Indian political leaders are jockeying for coalition partners a day before results are expected in the parliamentary election. Polls suggest that the prime minister's ruling coalition may not win the easy victory it had expected - and a hung Parliament could be the result.

After five days of voting staggered over three weeks, analysts say India's parliamentary election is still an open race. Leaders of the two major coalitions are trying to woo potential allies to form the next government.

Prime Minister Atal Bihari Vajpayee called the election six months early to take advantage of his ruling coalition's recent popularity. The National Democratic Alliance, or NDA, has overseen India's emergence as one of the world's fastest growing economies.

The prime minister's Bharatiya Janata Party, or BJP, which heads the alliance, coined the slogan "India Shining" to capitalize on its image as the party for a modern and globally competitive nation. But Sukh Deo Muni, a politics professor at Jawaharlal Nehru University in New Delhi, says the slogan failed to resonate with India's millions of poor.

"They thought the 'India Shining' kind of an image would work and they thought the opposition was in total disarray, they don't have a leadership pattern, and the feel-good factors amongst the middle class would click. Somehow it hasn't," he said.

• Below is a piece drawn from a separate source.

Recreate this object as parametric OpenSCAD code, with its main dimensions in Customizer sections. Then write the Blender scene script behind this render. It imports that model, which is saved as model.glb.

The race now boils down to a numbers game. The NDA or a coalition formed by its main rival, the Congress Party, needs 272 out of 543 seats to control Parliament. Three different exit polls have suggested the NDA may win about 250 seats, down from the 302 it controlled ahead of the election.

Those projections have rattled India's financial markets - with investors fearing that a new government may derail the economic liberalization measures the NDA has implemented.

Mr. Muni says there is nothing to fear.

"There may be a little redefinition of the content of the reform package," he said. "There are minor points of emphasis here and there. (But) there is absolutely no doubt or suspicion about the direction of the economy."

Election results are expected Thursday.